Альбатрос только тяжело вздохнул. Это был полный провал. Неизвестный благодетель в стальной маске будет очень недоволен.
Как только стрельба из переулка прекратилась, поручик вскочил на ноги. В считанные секунды перезарядив свой револьвер, он заорал, словно фельдфебель на плацу:
— Унтер! За мной!
Залегший за лошадиными трупами унтер вскочил на ноги. В руках он держал драгунскую винтовку, из которой поддерживал нас огнем. До нападения унтер, собственно, правил лошадьми нашей пролетки.
Я последовал за поручиком. Командовать мной он, конечно, не мог. Но в тот момент мне было не до субординации. На нас напали — и надо было взять хоть одного террориста живым. А у троих шансы на это куда больше, чем у двоих.
Перепрыгнув через останки несчастного бомбометателя, мы бросились в проулок, откуда в нас стреляли. Но там, конечно же, нас ждала пустота. И лабиринт улиц и улочек, разбегающихся в разные стороны. Найти среди них кого бы то ни было не представлялось возможным.
Однако поручик и не думал опускать руки. Развернувшись, он пронесся мимо нас со скоростью курьерского поезда. Ничего не говоря, побежал обратно. Едва не вляпавшись сапогами в останки бомбометателя, ворвался в аптеку. Прямо через разбитую взрывом витрину. Под каблуками его скрипело битое стекло.

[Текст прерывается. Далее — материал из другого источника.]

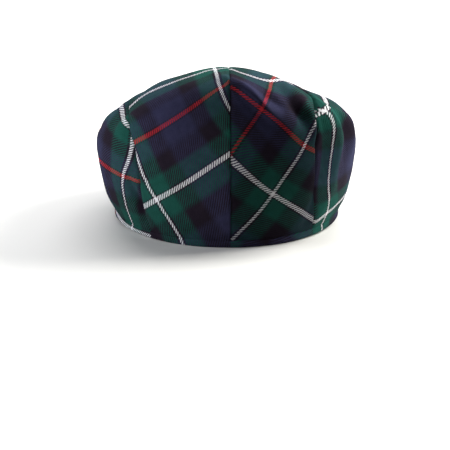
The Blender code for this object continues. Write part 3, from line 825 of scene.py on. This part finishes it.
def peak_board(block, material):
    """The stiff peak in its cloth cover, with a round front edge."""
    sizes = block.sizes
    # Half its span along the hem, how its sides flare, its reach at the corners as a share, how
    # round its front is, and how high its tip is over the surface
    span, flare, corner, roundness, tip_height = math.radians(58.0), 0.35, 0.07, 0.55, 2.0 * MM
    # Where the peak's middle lies on the cloth, in threads
    cut_warp, cut_weft = 0.0, 40.0
    # Columns crowd towards the sides and rows towards the front edge
    columns, rows = 97, 49
    turn = span * np.sin(np.linspace(-math.pi / 2, math.pi / 2, columns))[None, :]
    reach = np.sin(np.linspace(0, math.pi / 2, rows))[:, None]
    middle = (np.cos(turn) ** 2 - math.cos(span) ** 2) / (1 - math.cos(span) ** 2)
    root = block.hem_point(math.pi - turn, np.float64(sizes.band_wall), 0.0)
    forward = unit(np.stack([flare * np.sin(turn), -1 + 0 * turn, 0 * turn], -1))
    round_share = np.maximum(0, 1 - (turn / span) ** 2) ** roundness
    length = sizes.peak_length * (corner + (1 - corner) * round_share) + sizes.band_wall
    place = root + (reach * length)[..., None] * forward
    root_low = (sizes.front_rise - block.SEAM_GAP - sizes.peak_thickness) * middle
    low = root_low * (1 - reach) + tip_height * middle * reach
    thickness = ((root[..., 2] - block.SEAM_GAP - root_low) * (1 - reach)
                 + sizes.peak_thickness * reach)
    from_edge = (1 - reach) * length / (0.5 * thickness)
    rounding = 0.5 * thickness * (1 - np.sqrt(1 - np.clip(1 - from_edge, 0, 1) ** 2))
    upper, lower = place.copy(), place.copy()
    upper[..., 2] = low + thickness - rounding
    lower[..., 2] = low + rounding * middle
    points, faces = walled_grid(upper, lower)
    threads = (points[:, :2] / sizes.thread_pitch + [cut_warp, cut_weft])[faces]
    make_piece("peak_cover", points, faces.tolist(), threads, material, ["peak"])


def covered_button(block, material):
    """The button over the tips of the panels: cloth drawn over a small domed shell."""
    sizes = block.sizes
    # How far it stands over the crown, the domed share of its height, the segments round it and
    # its rings as shares of its radius
    lift, dome, segments = 1.2 * MM, 0.62, 72
    rings = np.concatenate([np.linspace(0.12, 0.9, 8), [0.95, 0.98, 1.0]])
    # Where the button's middle lies on the cloth, in threads
    cut_warp, cut_weft = 20.0, 60.0
    _, axis = slope(block.shape, np.float64(0), np.float64(APEX_STATION - CLIMB))
    back = []
    for azimuth in np.arange(segments) / segments * math.tau:
        stations, radii = block.apex_radii(azimuth)
        found = np.interp(rings * sizes.button_radius, radii[::-1], stations[::-1])
        back.append(block.shape(azimuth + 0 * found, found) + lift * axis)
    back = np.stack(back, axis=1)
    rise = sizes.button_height * (1 - dome + dome * np.sqrt(1 - rings ** 2))
    centre = block.shape(np.float64(0), np.float64(APEX_STATION)) + lift * axis
    points = np.concatenate([back.reshape(-1, 3), (back + rise[:, None, None] * axis).reshape(-1, 3),
                             [centre, centre + sizes.button_height * axis]])
    hub = len(points) - 2
    numbers = np.arange(hub).reshape(2, len(rings), segments)
    numbers = np.concatenate([numbers, numbers[:, :, :1]], axis=2)
    quads = [cells(numbers[0]), cells(numbers[1]), cells(numbers[:, -1])]
    fans = [np.stack([np.full(segments, hub + layer), ring[:-1], ring[1:]], -1)
            for layer, ring in enumerate(numbers[:, 0])]
    faces = np.concatenate(quads).tolist() + np.concatenate(fans).tolist()
    threads = points[:, :2] / sizes.thread_pitch + [cut_warp, cut_weft]
    corners = np.concatenate([threads[face] for face in faces])
    make_piece("button_cover", points, faces, corners, material,
               ["covered_button"])


def painted_board(colour):
    """Matt painted board of the studio: pale and even."""
    material = bpy.data.materials.new("matt painted board")
    material.use_nodes = True
    shader = material.node_tree.nodes["Principled BSDF"]
    shader.inputs["Base Color"].default_value = linear(colour)
    shader.inputs["Roughness"].default_value = 0.9
    return material


def add_light(name, place, aim, size, power, colour):
    """A square softbox aimed at a point."""
    lamp = bpy.data.lights.new(name, "AREA")
    lamp.size = size
    lamp.energy = power
    lamp.color = linear(colour)[:3]
    light = bpy.data.objects.new(name, lamp)
    light.location = place
    light.rotation_euler = (Vector(aim) - Vector(place)).to_track_quat("-Z", "Y").to_euler()
    bpy.context.scene.collection.objects.link(light)


def add_camera(scene, studio):
    """The camera, which aims at the point in the picture's centre."""
    # The photo's width in pixels, the column of the cap's middle and the pixels that show a metre
    pixels, centre_column, pixels_a_metre = 450.0, 226.4, 1375.5
    sensor, aim_height = 36.0, -0.0088
    turn, rise = studio.camera_turn, studio.camera_rise
    shift = (centre_column - pixels / 2) / pixels_a_metre
    aim = Vector((shift * math.cos(turn), -shift * math.sin(turn), aim_height))
    view = Vector((math.sin(turn) * math.cos(rise), math.cos(turn) * math.cos(rise),
                   math.sin(rise)))
    lens = bpy.data.cameras.new("camera")
    lens.sensor_width = sensor
    lens.lens = sensor * studio.camera_distance * pixels_a_metre / pixels
    camera = bpy.data.objects.new("camera", lens)
    camera.location = aim + studio.camera_distance * view
    camera.rotation_euler = (-view).to_track_quat("-Z", "Y").to_euler()
    scene.collection.objects.link(camera)
    scene.camera = camera


class CAP_OT_crown(bpy.types.Operator):
    """Make the eight panels of the crown"""
    bl_idname = "cap.crown"
    bl_label = "Crown panels"

    def execute(self, context):
        cloth, yarns = Cloth(Block(context.scene.cap_sizes)), context.scene.cap_yarns
        pressed = wool_tartan(yarns)
        # The right rear panel gets a copy of the cloth with painted shade, darker where it is steep
        flat = wool_tartan(yarns, "tartan wool twill, painted steep shade", yarns.painted_steep_shade)
        for number, name in enumerate(PANELS):
            crown_panel(cloth, number, flat if name == "rear_right" else pressed)
        return {"FINISHED"}


class CAP_OT_hem(bpy.types.Operator):
    """Make the turned hem under the panels"""
    bl_idname = "cap.hem"
    bl_label = "Turned hem"

    def execute(self, context):
        scene = context.scene
        hem_band(Cloth(Block(scene.cap_sizes)), wool_tartan(scene.cap_yarns))
        return {"FINISHED"}


class CAP_OT_peak(bpy.types.Operator):
    """Make the stiff peak in its cloth cover"""
    bl_idname = "cap.peak"
    bl_label = "Peak"

    def execute(self, context):
        scene = context.scene
        peak_board(Block(scene.cap_sizes), wool_tartan(scene.cap_yarns))
        return {"FINISHED"}


class CAP_OT_button(bpy.types.Operator):
    """Make the covered button"""
    bl_idname = "cap.button"
    bl_label = "Covered button"

    def execute(self, context):
        scene = context.scene
        covered_button(Block(scene.cap_sizes), wool_tartan(scene.cap_yarns))
        return {"FINISHED"}


class CAP_OT_studio(bpy.types.Operator):
    """Set up the floor, the soft lights and the camera"""
    bl_idname = "cap.studio"
    bl_label = "Studio"

    def execute(self, context):
        scene, studio = context.scene, context.scene.cap_studio
        # Half the floor's width, and the middle of the crown, where the lights aim
        half, crown = 6.0, (0.0, 0.0, 0.06)
        mesh = bpy.data.meshes.new("floor")
        mesh.from_pydata([(-half, -half, 0), (half, -half, 0), (half, half, 0), (-half, half, 0)],
                         [], [(0, 1, 2, 3)])
        mesh.materials.append(painted_board(studio.floor_colour))
        floor = bpy.data.objects.new("floor", mesh)
        scene.collection.objects.link(floor)
        scene.world = bpy.data.worlds.new("pale room")
        scene.world.use_nodes = True
        background = scene.world.node_tree.nodes["Background"]
        background.inputs["Color"].default_value = linear("FFFFFF")
        background.inputs["Strength"].default_value = studio.sky_strength
        scene.view_settings.view_transform = "Standard"
        add_light("right", (-1.10, -0.51, 0.76), crown, 0.8, studio.right_power, "FFFDF8")
        add_light("left", (1.26, 0.31, 0.58), crown, 0.8, studio.left_power, "F8FAFF")
        add_light("top", (0.0, -1.29, 1.59), crown, 2.0, studio.top_power, "FFFFFF")
        add_camera(scene, studio)
        return {"FINISHED"}


class CAP_PT_sidebar(bpy.types.Panel):
    """The cap's sizes, yarns and studio, and its steps in order"""
    bl_idname = "CAP_PT_sidebar"
    bl_label = "Tartan flat cap"
    bl_space_type = "VIEW_3D"
    bl_region_type = "UI"
    bl_category = "Cap"

    def draw(self, context):
        for setting in GROUPS:
            box, group = self.layout.box(), getattr(context.scene, setting)
            for name in group.__annotations__:
                box.prop(group, name)
        for operator in OPERATORS:
            self.layout.operator(operator.bl_idname)


GROUPS = {"cap_sizes": CapSizes, "cap_yarns": CapYarns, "cap_studio": CapStudio}
OPERATORS = [CAP_OT_crown, CAP_OT_hem, CAP_OT_peak, CAP_OT_button, CAP_OT_studio]
CLASSES = [*GROUPS.values(), *OPERATORS, CAP_PT_sidebar]


def register():
    """Register the classes and hang the settings on the scene."""
    for item in CLASSES:
        bpy.utils.register_class(item)
    for name, group in GROUPS.items():
        setattr(bpy.types.Scene, name, PointerProperty(type=group))


def unregister():
    """Take the settings and classes away again."""
    for name in GROUPS:
        delattr(bpy.types.Scene, name)
    for item in reversed(CLASSES):
        bpy.utils.unregister_class(item)


def main():
    """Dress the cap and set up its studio."""
    register()
    bpy.ops.cap.crown()
    bpy.ops.cap.hem()
    bpy.ops.cap.peak()
    bpy.ops.cap.button()
    bpy.ops.cap.studio()


if __name__ == "__main__":
    main()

Мы с унтером едва поспевали за ним.
— Телефон есть?! — заорал поручик на старика, высунувшего голову из-за прилавка. — Отвечать!
Он ухватил старика за шиворот. У того явно перехватило дыхание. Он мог только кивать головой, словно китайский болванчик.

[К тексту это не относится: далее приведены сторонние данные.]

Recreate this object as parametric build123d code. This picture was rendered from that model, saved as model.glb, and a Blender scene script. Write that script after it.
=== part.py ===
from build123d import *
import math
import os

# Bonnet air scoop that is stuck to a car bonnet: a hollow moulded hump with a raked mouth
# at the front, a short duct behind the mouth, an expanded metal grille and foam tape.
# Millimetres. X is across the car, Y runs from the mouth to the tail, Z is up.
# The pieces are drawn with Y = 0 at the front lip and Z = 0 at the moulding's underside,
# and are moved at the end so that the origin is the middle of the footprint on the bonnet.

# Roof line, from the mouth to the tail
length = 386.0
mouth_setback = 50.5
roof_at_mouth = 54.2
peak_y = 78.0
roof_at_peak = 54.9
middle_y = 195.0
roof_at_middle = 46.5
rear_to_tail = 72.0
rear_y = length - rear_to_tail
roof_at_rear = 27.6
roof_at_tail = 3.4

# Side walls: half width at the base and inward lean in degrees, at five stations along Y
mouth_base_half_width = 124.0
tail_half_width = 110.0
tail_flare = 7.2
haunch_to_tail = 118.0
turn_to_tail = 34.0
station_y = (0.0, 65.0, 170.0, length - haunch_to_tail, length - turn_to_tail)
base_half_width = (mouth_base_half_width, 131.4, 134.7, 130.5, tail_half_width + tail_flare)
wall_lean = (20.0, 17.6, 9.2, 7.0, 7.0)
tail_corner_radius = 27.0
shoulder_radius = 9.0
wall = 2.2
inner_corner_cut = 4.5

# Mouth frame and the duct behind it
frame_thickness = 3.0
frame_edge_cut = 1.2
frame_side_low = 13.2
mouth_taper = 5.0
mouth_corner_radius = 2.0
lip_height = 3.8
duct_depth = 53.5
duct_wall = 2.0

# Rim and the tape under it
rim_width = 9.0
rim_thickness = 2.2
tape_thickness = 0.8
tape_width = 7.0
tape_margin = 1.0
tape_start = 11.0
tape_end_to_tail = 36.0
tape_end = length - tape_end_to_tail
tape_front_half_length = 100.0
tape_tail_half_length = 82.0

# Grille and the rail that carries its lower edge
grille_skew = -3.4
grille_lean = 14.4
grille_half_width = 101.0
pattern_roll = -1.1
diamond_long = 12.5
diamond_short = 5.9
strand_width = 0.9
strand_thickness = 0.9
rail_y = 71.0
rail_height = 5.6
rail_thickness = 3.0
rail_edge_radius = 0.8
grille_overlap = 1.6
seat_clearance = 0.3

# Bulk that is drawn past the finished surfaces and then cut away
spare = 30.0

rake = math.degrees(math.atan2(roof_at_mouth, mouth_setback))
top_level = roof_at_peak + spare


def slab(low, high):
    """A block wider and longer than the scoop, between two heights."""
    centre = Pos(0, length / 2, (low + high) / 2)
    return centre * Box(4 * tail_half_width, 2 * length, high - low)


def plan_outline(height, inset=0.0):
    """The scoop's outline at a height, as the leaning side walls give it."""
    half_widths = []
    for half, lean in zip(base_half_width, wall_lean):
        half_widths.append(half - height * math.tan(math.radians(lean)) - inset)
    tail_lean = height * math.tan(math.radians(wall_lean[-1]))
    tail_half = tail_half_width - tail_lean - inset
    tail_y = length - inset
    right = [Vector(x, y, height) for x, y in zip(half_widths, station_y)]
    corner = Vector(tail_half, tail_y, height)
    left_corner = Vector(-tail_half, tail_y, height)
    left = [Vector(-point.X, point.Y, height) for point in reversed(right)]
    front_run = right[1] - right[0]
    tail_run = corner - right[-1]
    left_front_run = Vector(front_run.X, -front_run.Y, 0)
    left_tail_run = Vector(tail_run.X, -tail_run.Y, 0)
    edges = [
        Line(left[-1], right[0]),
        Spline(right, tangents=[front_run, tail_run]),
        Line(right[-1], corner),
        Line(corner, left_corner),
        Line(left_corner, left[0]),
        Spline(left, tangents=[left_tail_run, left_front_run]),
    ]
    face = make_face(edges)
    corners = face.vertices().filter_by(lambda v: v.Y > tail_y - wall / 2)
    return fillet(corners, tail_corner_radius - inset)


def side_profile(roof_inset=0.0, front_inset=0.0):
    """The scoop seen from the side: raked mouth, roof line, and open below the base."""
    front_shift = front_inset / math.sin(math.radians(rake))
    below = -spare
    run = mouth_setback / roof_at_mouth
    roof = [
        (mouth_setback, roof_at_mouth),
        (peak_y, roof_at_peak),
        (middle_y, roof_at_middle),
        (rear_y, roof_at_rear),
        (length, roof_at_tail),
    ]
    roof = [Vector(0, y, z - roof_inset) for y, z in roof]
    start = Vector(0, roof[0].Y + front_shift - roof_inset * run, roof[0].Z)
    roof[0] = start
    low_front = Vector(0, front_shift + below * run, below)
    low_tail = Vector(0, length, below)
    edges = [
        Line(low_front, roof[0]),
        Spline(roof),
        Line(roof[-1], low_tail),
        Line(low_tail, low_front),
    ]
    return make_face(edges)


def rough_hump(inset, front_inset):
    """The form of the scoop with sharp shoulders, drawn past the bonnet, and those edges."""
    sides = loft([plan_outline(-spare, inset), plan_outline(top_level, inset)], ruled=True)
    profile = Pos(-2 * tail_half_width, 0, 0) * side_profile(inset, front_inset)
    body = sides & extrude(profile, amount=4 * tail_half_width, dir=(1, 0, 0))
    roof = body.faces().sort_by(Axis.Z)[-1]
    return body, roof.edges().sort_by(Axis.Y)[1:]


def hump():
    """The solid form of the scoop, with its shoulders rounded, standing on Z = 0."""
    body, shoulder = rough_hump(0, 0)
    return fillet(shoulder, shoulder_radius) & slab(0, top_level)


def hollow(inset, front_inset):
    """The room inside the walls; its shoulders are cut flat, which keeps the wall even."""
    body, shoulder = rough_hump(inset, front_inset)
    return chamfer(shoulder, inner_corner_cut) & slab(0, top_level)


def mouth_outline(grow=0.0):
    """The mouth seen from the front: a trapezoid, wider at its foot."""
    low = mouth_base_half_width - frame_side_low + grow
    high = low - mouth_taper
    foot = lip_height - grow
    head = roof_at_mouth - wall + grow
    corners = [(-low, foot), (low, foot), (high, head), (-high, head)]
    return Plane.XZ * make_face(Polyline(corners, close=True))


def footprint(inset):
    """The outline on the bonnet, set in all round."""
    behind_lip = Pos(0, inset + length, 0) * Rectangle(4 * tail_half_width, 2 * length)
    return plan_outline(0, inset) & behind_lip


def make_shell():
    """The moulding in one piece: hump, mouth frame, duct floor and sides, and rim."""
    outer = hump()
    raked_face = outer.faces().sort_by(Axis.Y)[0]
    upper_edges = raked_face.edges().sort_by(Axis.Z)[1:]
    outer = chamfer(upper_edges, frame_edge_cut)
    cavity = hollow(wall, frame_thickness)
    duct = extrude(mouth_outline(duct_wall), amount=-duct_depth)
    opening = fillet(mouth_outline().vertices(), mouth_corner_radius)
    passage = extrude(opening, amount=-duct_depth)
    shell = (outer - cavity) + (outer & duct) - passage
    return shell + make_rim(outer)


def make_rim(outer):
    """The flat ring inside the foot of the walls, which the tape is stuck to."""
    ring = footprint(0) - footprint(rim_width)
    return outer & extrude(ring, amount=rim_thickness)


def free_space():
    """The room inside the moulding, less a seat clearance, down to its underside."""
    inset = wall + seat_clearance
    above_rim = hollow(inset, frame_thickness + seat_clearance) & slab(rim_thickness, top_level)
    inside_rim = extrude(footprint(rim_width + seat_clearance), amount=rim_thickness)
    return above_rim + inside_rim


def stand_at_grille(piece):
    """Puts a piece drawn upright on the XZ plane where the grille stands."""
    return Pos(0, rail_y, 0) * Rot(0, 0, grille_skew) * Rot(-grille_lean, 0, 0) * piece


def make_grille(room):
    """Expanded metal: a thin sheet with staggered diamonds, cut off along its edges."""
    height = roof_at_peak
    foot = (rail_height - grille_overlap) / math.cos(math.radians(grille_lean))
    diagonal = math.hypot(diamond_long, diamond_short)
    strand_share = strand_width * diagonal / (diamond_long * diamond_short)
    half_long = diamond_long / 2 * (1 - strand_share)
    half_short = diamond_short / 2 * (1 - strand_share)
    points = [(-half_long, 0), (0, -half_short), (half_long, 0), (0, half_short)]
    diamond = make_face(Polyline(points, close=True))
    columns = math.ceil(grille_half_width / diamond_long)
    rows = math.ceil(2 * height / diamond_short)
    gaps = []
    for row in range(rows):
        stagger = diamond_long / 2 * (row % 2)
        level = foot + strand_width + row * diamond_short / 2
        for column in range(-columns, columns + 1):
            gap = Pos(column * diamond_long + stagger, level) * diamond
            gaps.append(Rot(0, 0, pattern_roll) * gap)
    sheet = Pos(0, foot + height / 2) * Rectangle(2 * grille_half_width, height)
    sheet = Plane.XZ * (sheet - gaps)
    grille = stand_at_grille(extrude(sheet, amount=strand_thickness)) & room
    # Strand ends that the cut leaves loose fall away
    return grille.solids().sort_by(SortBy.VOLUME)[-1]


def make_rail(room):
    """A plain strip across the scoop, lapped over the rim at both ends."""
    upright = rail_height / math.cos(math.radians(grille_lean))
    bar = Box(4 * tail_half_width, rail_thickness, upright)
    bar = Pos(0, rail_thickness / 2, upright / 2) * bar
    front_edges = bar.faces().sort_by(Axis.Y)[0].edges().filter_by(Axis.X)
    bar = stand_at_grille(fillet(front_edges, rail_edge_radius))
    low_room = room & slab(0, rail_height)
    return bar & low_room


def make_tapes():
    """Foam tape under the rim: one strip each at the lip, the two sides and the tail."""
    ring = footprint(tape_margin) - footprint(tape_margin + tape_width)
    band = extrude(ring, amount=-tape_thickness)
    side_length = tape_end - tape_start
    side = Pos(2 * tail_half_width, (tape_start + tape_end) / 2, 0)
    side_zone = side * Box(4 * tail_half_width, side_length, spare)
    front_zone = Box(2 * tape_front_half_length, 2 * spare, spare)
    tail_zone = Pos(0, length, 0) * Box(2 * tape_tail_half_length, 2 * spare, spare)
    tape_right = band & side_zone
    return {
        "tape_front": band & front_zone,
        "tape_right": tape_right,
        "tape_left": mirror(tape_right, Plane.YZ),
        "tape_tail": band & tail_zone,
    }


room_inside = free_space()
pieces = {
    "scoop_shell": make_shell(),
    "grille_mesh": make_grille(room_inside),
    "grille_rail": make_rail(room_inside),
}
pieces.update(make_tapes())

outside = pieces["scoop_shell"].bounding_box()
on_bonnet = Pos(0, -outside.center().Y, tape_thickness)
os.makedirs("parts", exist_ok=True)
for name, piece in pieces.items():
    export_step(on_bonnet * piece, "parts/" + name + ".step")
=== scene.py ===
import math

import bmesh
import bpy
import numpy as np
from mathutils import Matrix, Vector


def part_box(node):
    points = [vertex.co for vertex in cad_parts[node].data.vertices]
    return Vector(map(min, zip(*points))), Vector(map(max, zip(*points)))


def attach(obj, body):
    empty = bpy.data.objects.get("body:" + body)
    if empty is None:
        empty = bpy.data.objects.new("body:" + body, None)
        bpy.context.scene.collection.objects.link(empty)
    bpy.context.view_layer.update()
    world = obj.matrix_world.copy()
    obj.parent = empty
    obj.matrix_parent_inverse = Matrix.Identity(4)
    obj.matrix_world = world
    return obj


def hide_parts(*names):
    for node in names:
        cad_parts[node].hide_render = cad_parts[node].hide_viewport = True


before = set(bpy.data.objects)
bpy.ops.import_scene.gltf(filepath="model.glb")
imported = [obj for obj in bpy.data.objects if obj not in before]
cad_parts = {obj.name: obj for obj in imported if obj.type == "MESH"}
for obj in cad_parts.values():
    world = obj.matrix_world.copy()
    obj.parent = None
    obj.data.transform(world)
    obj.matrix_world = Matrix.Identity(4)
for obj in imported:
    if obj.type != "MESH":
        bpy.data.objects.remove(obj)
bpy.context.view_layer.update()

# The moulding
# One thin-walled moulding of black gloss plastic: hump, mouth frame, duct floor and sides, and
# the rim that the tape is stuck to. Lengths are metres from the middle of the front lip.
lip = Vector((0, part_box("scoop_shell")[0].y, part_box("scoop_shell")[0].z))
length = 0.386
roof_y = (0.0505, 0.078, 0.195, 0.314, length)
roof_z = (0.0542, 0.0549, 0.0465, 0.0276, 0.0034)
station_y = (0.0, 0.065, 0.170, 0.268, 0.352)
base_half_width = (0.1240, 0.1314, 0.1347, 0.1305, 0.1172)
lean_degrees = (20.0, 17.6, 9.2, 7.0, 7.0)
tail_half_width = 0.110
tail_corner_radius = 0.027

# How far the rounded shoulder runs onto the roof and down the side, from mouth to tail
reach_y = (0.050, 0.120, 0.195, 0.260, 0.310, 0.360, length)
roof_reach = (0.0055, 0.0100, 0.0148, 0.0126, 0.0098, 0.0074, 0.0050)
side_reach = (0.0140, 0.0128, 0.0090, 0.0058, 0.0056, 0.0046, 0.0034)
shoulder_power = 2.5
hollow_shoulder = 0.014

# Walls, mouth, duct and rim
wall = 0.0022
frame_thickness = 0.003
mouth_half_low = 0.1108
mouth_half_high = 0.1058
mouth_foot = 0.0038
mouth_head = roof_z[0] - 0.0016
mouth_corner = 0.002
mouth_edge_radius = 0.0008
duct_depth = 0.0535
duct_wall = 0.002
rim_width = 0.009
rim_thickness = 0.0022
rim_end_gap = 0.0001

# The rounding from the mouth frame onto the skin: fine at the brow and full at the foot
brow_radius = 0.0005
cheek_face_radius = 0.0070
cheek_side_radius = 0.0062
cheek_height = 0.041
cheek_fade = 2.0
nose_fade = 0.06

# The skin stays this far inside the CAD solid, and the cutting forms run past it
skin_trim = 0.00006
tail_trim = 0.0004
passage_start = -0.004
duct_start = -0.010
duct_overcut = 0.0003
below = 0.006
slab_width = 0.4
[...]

— Где?! — рычал ему в лицо поручик.
Старик указал дрожащей рукой на дверь в дальнем конце аптеки. Поручик отшвырнул его. Ринулся к двери. Не прошло и минуты, как он уже кричал там.
— Теракт! На углу улиц… и… Оцепить все прилегающие кварталы! Прислать сюда врачей! И шевелитесь! Шевелитесь там!
Исполнив свой долг, поручик немного успокоился. Выйдя из комнаты с телефонным аппаратом, он уже напоминал того язвительного молодого человека, с которым я разговаривал в пролетке.
— Вот так и живем, ротмистр, — усмехнулся он, только как-то совсем невесело.
Благодетель, как всегда, выглядел безукоризненно. В несколько старомодно выглядевшем плаще с пелериной. Высоком цилиндре. Горло замотано легким шарфом, однако видно, что шея у благодетеля как-то странно раздута. Что наводило мысли о какой-то неприятной болезни. Стальная маска глядит на Альбатроса черными провалами на месте глаз. И опытный революционер, начинавший еще с нигилистами при отце нынешнего самодержца, чувствовал себя под этим взглядом набедокурившим гимназистом. Девятилетним Алешей из сказки Антония Погорельского.
— И что же вы можете сказать в свое оправдание? — механическим голосом спросил у него благодетель.
— Монокль убит, — пожал плечами Альбатрос. Ему стоило известных усилий не опускать глаз — и смотреть прямо в черные провалы в маске. — Студента разорвало его бомбой. Все с самого начала пошло не так, в общем.
— Жандармы оказались для вас слишком непростым орешком, — резюмировал благодетель.
Альбатрос поморщился от неверно произнесенного крылатого выражения. Почему-то именно это сейчас его раздражало особенно сильно.